Esta podia bem ser a narrativa política do Governo português num qualquer meio de comunicação. E até podia ser uma realidade mais concreta, tendo em conta a tremenda oportunidade que o ciclo de juros baixos criou para os países da periferia na Europa. Mas não é. Trata-se de uma das mais velhas artes da dialética política em que o atual executivo socialista se tornou mestre. Fazer de conta que há governo.

Desde o princípio do mandato que este executivo sui generis vive de duas grandes linhas de propaganda política. A primeira está assente na criação de uma grande coligação de esquerda que permitiu acabar com a austeridade, que é de direita. A segunda está assente na ideia de que o país está a viver um sucesso de crescimento económico, que compatibiliza reformas estruturais, com devolução de rendimentos, e com oportunidades para a afirmação de gerações futuras no país.

Uma narrativa política construída de forma hábil para ganhar o poder, silenciar a rua (com a extrema-esquerda amarrada e calada como nunca) e construir o mais descarado programa de populismo e eleitoralismo de que há memória em Portugal – e que em certas situações, como a do salário mínimo, acentua a divisão entre portugueses do privado e funcionários do Estado. Com este executivo socialista não há dúvidas: a agenda política atropelou sempre e sem hesitações a agenda do país.

As coisas são o que são e, na hora de votar, o dinheiro no bolso também vota. Mas este, na realidade, é o Governo da oportunidade perdida, que perdeu a oportunidade de retirar Portugal da linha de tiro de futuros choques sistémicos e de investir mais na sustentabilidade e capacidade futura do país de gerar, por si, crescimento e emprego. Para isso era necessário manter o curso reformista e aproveitar um ciclo extraordinariamente benigno de taxas de juro baixas e de estímulos do Banco Central Europeu, que esta semana terminaram.
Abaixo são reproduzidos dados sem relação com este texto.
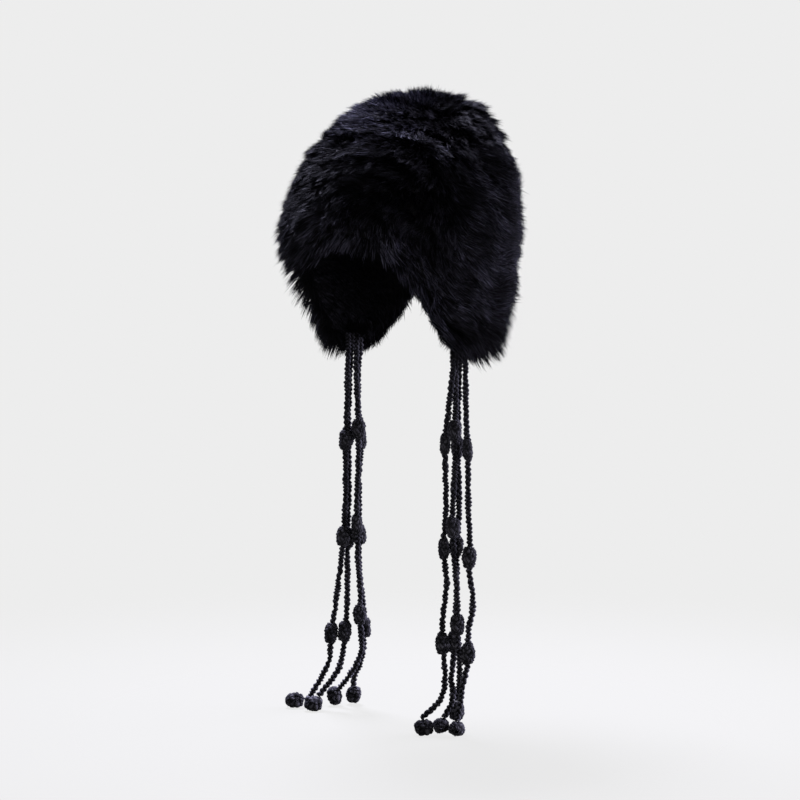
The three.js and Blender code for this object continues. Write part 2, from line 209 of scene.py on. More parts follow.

Na verdade, todas as supostas conquistas deste Governo vivem de injeções de ilusão. Faz de conta que acabou a austeridade, mas a carga fiscal é a mais elevada dos últimos 50 anos. Faz de conta que há um milagre orçamental, mas o défice vive do aumento de impostos indirectos e de cativações no sistema de saúde e educação, de taxas de juro baixas, e de reduções drásticas do investimento público.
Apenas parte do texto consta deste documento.